THE BISHOP AND THE BUTTERFLY: Murder, Politics, and the End of the Jazz Age (Union Square & Co., 2024, Edgar Allen Poe Award finalist)

UNREASONABLE MEN: Theodore Roosevelt and the Republican Rebels Who Created Progressive Politics (Palgrave Macmillan, 2014)

BLOWING SMOKE: Why the Right Keeps Serving Up Whack-Job Fantasies about the Plot to Euthanize Grandma, Outlaw Christmas, and Turn Junior into a Raging Homosexual (Da Capo Press, 2010)

Michael Maiello's picture

Michael Maiello (also known as "Destor23") is a New York based columnist, performer, fiction author and playwright. He is the author of Shuts & Failures, Rejected New Yorker Pieces (Also Rejected by McSweeney's!). He worked for ten years at Forbes Media, writing and editing for both Forbes Magazine and Forbes.com and also appeared frequently on CNBC, Fox News, Fox Business News, CNN and MSNBC.  He is also the author of the 2004 book Buy The Rumor, Sell The Fact: 85 Wall Street Maxims and What They Really Mean. He has performed stand up comedy at The Laugh Factory, The Comic Strip and the Philadelphia Fringe Festival, Mama D's Arts Bordello and The Lost and Found Show. He has had four plays published (Night of Faith and Waiting For Death by Playscripts.com; Principia and Troy! Troy! Troy!by The New York Theatre Experience/indiethieatrenow). He has written for Rolling Stone, The Daily, Reuters, Esquire, McSweeney's the Liar's League reading series and theNewerYork.
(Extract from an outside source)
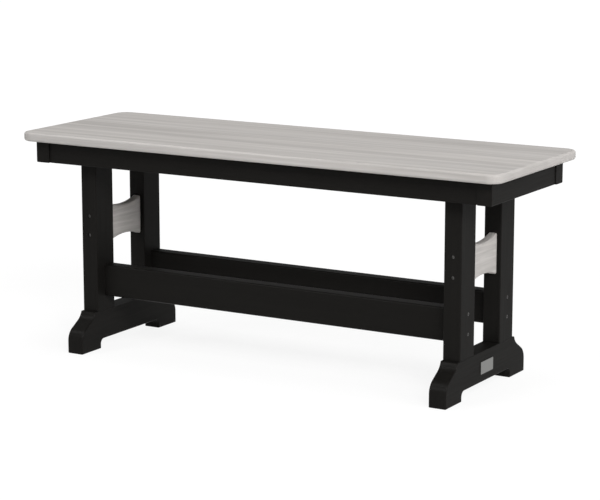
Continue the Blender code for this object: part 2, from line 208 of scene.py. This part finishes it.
def makeFloor():
    bpy.ops.object.select_all(action="DESELECT")
    bpy.ops.mesh.primitive_plane_add(size=2 * floorLook["halfSize"], location=(0, 0, 0))
    floor = bpy.context.object
    floor.name = "studioFloor"
    material = bpy.data.materials.new("studioFloor")
    material.use_nodes = True
    tree = material.node_tree
    tree.nodes.remove(tree.nodes["Principled BSDF"])
    plain = addNode(tree, "ShaderNodeBsdfDiffuse", {"Color": (*floorLook["colour"], 1)})
    shaded = addNode(tree, "ShaderNodeBsdfDiffuse", {"Color": (*floorLook["shadowColour"], 1)})
    place = addNode(tree, "ShaderNodeTexCoord", {}).outputs["Object"]
    away = addNode(tree, "ShaderNodeVectorMath", {0: place}, operation="LENGTH").outputs["Value"]
    strength = addRange(tree, away, *floorLook["glowReach"], *floorLook["glow"])
    glow = addNode(tree, "ShaderNodeEmission", {"Strength": strength})
    shown = addNode(tree, "ShaderNodeAddShader", {0: shaded.outputs[0], 1: glow.outputs[0]})
    mixed = addNode(
        tree,
        "ShaderNodeMixShader",
        {0: seenDirectly(tree), 1: plain.outputs[0], 2: shown.outputs[0]},
    )
    tree.links.new(mixed.outputs[0], tree.nodes["Material Output"].inputs["Surface"])
    floor.data.materials.append(material)


makeCamera()
makeLamps()
makeRoom()
makeFloor()
print("camera, light and floor made")

# Poly lumber: grain pressed along the board, and saw lines on its cut ends

everyBoard = {
    "bandNoise": (2, 0.5, 0.4),  # detail, roughness and distortion
    "streakNoise": (3, 0.55, 0.5),
    "grainNoise": (4, 0.6, 0.6),
    "sawNoise": (2, 0.5, 0.0),
    "sawLength": 0.05,
    "sawWidth": 0.0011,
    "pebbleScale": 1100,
    "pebbleDetail": 1,
    "pebbleShare": 0.12,  # how deep the pebbles are beside the pressed grain
    "noiseReach": (0.3, 0.7),  # the values between which a noise mostly lies
    "streakReach": (0.36, 0.64),
    "flatFace": 0.97,  # how squarely a face has to look along an axis to count as flat
    "specular": 0.06,
}

driftwood = {
    **everyBoard,
    "slot": "driftwood_board",
    "light": (0.490, 0.469, 0.452),
    "dark": (0.430, 0.409, 0.391),
    "bandLength": 1.6,
    "bandWidth": 0.050,
    "streakLength": 1.15,
    "streakWidth": 0.0190,
    "streakTone": 0.24,
    "grainLength": 0.14,
    "grainWidth": 0.0036,
    "grainTone": 0.12,
    "pressDepth": 0.00012,
    "roughness": (0.50, 0.64),
    "milledRoughness": 0.57,
    "endFade": (0.10, 0.60),  # how far a face has to lean along the grain to lose its streaks
}

# The braces are short cuts of the same board, where its wavier grain shows; their colours are
# painted lighter than the board's own, as painted light for the light they catch
driftwoodBrace = {
    **driftwood,
    # painted light: both colours are lighter than the same board's on the seat
    "light": (0.520, 0.498, 0.480),
    "dark": (0.456, 0.434, 0.415),
    "bandLength": 0.20,
    "bandWidth": 0.022,
    "streakLength": 0.09,
    "streakWidth": 0.0060,
    "streakTone": 0.16,
}

black = {
    **everyBoard,
    "slot": "black_board",
    "light": (0.0088, 0.0082, 0.0074),
    "dark": (0.0075, 0.0070, 0.0063),
    "bandLength": 0.9,
    "bandWidth": 0.030,
    "streakLength": 0.25,
    "streakWidth": 0.0070,
    "streakTone": 0.06,
    "grainLength": 0.11,
    "grainWidth": 0.0026,
    "grainTone": 0.07,
    "pressDepth": 0.00004,
    "roughness": (0.54, 0.62),
    "milledRoughness": 0.58,
    "endFade": (0.85, 0.95),
}

# The feet's curves and the stretchers' edges are routed, which leaves them smoother
routed = {**black, "milledRoughness": 0.34}


def stretched(tree, place, along, length, width):
    scale = [1 / width] * 3
    scale[along] = 1 / length
    return addNode(tree, "ShaderNodeMapping", {"Vector": place, "Scale": scale}).outputs[0]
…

Doctor Cleveland's picture

Doctor Cleveland is a transparent pseudonym for Shakespeare scholar Jim Marino, who blogs about politics, education, literature, and the arts. His personal obsessions include live theater, Red Sox baseball, and powerful black coffee. He teaches college, somewhere along America's glorious North Coast. He has also been known to write about Shakespeare and early modern theater.

While he blogs about the general academic life, he does not discuss his current institution, its students, or its employees on the blog. Nor does he use any university resources to blog. Opinions expressed on the blog are not those of his employer, and do not reflect the content of his classes.

Ramona's picture

Ramona used to write nice feature pieces for newspapers and magazines, along with columns that, yes, got testy once in a while (Ronald Reagan was president. What could she do?) but were basically and overall nice.

But then. . .

. . .then came the hanky-panky and subsequent impeachment of Bill Clinton!  Then Bush v. Gore!  Hanging Chads!  Katherine Harris!  Supreme Court busy bodies! 9/11!  War with Iraq! (Iraq??)  The right wing!  The religious right!  The TEA PARTY, for God's sake!
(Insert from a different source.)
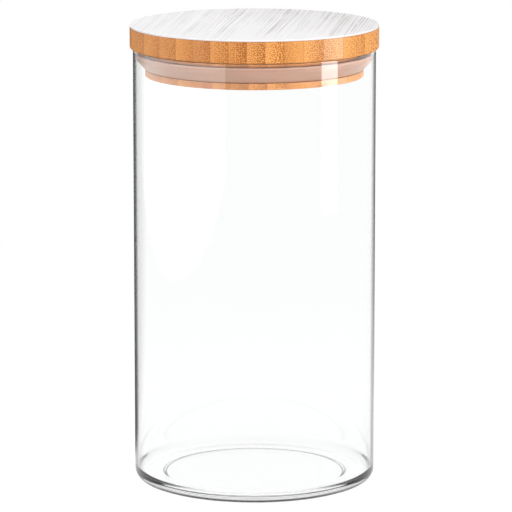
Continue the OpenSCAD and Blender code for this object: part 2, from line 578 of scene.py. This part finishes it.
def washed_wood():
    """White-washed wood veneer: long fine grain along Y that closes to points at a few hearts."""
    made, s = material("washed_wood")
    x, y, z = s.place()
    sway = (s.noise(x * 9, y * 5, 0.0) - 0.5) * (2 * MM)
    across = x + sway
    hearts = 0.0
    for heart_x, heart_y, reach, spread in HEARTS:
        beside = across - heart_x
        below = s.step(y, heart_y, heart_y - reach, 0.0, spread)
        side = (beside > 0) * 2 - 1
        apart = (beside * beside + below * below) ** 0.5
        across = heart_x + side * apart
        hearts = hearts + s.step(apart, 0.9 * MM, 0.3 * MM) * s.step(y, heart_y - reach, heart_y)

    def lines(pitch, width, dash, salt):
        """Fine lines along the grain: pitch apart on the whole, each of its own strength and dashes."""
        bend = s.noise(across / (6 * pitch) + salt, y / (300 * MM), salt, detail=1)
        phase = across / pitch + bend * 1.7
        number = phase.floor()
        own = s.chance(number + salt)
        off = abs(phase.fraction() - 0.5) * pitch
        along = s.noise(number * 3.7 + salt, y / dash, salt)
        return s.step(off, width, 0.35 * width) * own * s.step(along + own * 0.12, 0.34, 0.60)

    def patches(wide, length, start, end, salt):
        """Stretches of the board, longer along the grain than across it."""
        return s.step(s.noise(across / wide + salt, y / length, salt), start, end)

    grouped = patches(wide=9 * MM, length=40 * MM, start=0.36, end=0.62, salt=12.6)
    bold = lines(pitch=2.9 * MM, width=0.22 * MM, dash=40 * MM, salt=8.7) * (0.4 + 0.4 * grouped)
    thin = lines(pitch=1.25 * MM, width=0.18 * MM, dash=24 * MM, salt=21.4) * (0.4 + 0.5 * grouped)
    fine = lines(pitch=0.8 * MM, width=0.13 * MM, dash=14 * MM, salt=3.1) * (0.4 + 0.6 * grouped)
    pale = lines(pitch=1.4 * MM, width=0.26 * MM, dash=60 * MM, salt=33.9)
    broad = patches(wide=4 * MM, length=90 * MM, start=0.45, end=0.75, salt=2.2)
    mottle = s.noise(x * 1400, y * 120, 0.0)
    stain = 0.0
    for middle, half, low, high, depth in STREAKS:
        wander = (s.noise(middle, y * 18, 4.4) - 0.5) * (4 * MM)
        band = s.step(abs(across - middle + wander), half, 0.2 * half)
        ends = s.step(y, low, low + STREAK_END) * s.step(y, high, high - STREAK_END)
        stain = stain + band * ends * depth
    # The wash is worn thin towards the back right, and fills most of the pores at the front
    worn = s.step(x * 0.62 + y * 0.78, -12 * MM, 58 * MM)
    unfilled = s.step(y, -48 * MM, -14 * MM, 0.3, 1.0)
    pores = (bold + thin + fine * 0.8).min(1.0).max(hearts.min(1.0) * 0.4)
    pores = pores * unfilled * (0.68 + 0.6 * worn)

    white = s.mix(broad * 0.35, WASH, WASH_DULL)
    white = s.mix(pale * 0.5, white, WASH_BRIGHT)
    white = s.mix(s.step(mottle, 0.3, 0.7, 0.0, 0.2), white, WASH_MOTTLE)
    white = s.mix(worn * 0.42, white, WASH_WORN)
    colour = s.mix(stain.min(1.0) * (0.6 + 0.4 * pores), white, STREAK_BROWN)
    colour = s.mix(pores, colour, PORE_GREY)
    # Painted shade: the veneer's side face, under its top, is painted darker
    side = s.step(z, LID_TOP - 0.14 * MM, LID_TOP - 0.28 * MM)
    colour = s.mix(side * 0.7, colour, VENEER_SIDE_PAINTED_SHADE)
    s.end("ShaderNodeOutputMaterial", "Surface", s.surface(
        Base_Color=colour, Roughness=s.step(pores, 0.0, 1.0, 0.5, 0.75), IOR=1.45,
        Normal=s.bump(1 - pores, 0.04 * MM, 0.5)))
    return made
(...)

Whatever she is today is the fault of all of the above.  She is not to blame.

Born in swaddling clothes (designer, of course) at the confluence of big waters, my first recorded words were "Dad, can I have the keys to the car?" Raised a Southern Pedestrian, my musical talents were recognized at an early age, leading to my being exiled to the shed out back with a stack of books that became my eddykayshun - advanced readin', writin' & ritmytick, creating a major quandary of "what will I do, oh what will I do?" (Gunslinger) As an old black man advised in song, "You Gotta Move", so move I did, traveling the byways sideways even a lot of driveways, picking up sticks and psychological tics, even movin' to Beverlee through a quaint misunderstanding of the seriousness of TV series, until finally I blew up so big the carry nation incarnation tarnation couldn't hold me no more, so I fixed my sights on yonder sitar, and like Queequeg and Paul Bowles and one of those abducted kids by the Pied Piper of Hamelin, I ventured forth to the larger world, pickin' and grinnin', doin' me some reckonin' and naughts from naughts, occasionally rightin', building me some buildings and wiring and just trying to understand the babble comin' out of people's mouths and heads, I finally ended up in what Rummy quaintly calls "New Europe", which ain't so new from what I sees, but that pit in my stomach from lack-of-moving-sickness finally disappeared, and instead I sit behind a whopping big desk stacked with missives from all the chiefs with big whampum around the world telling me "what's going on". Which seems like a load of boolshit to me, but I guess that's what keeps me busy and entertained now, separatin' the weeds from the chapstick. So my name is Perry Keys, or Peracles to you, and since my mammy always said, "say please and thank you", I added the please, but I'm holdin' back on that thankee until I feel you've earned it. But do welcome, and I hope we's a gonna have a real good time. It all starts with, "I wuz born a poor young white chile livin' in the South..." and we cycle through again, like Nietzsche and his infernal regurgence. So enjoy, and let's spin a spell...
Danny Cardwell's picture
Danny Cardwell believes he was born to love, read, think, write, and die. He's a Deacon at Piney Grove Baptist Church in Hot Springs, Virginia. He has tutored, lectured, and mentored at risk youth in churches, group homes, and inside the Virginia Department of Corrections. He's a contributor at Faithfully Magazine, the station coordinator at WCHG Allegheny Mountain Radio, and serves on the board of directors for Preservation Bath.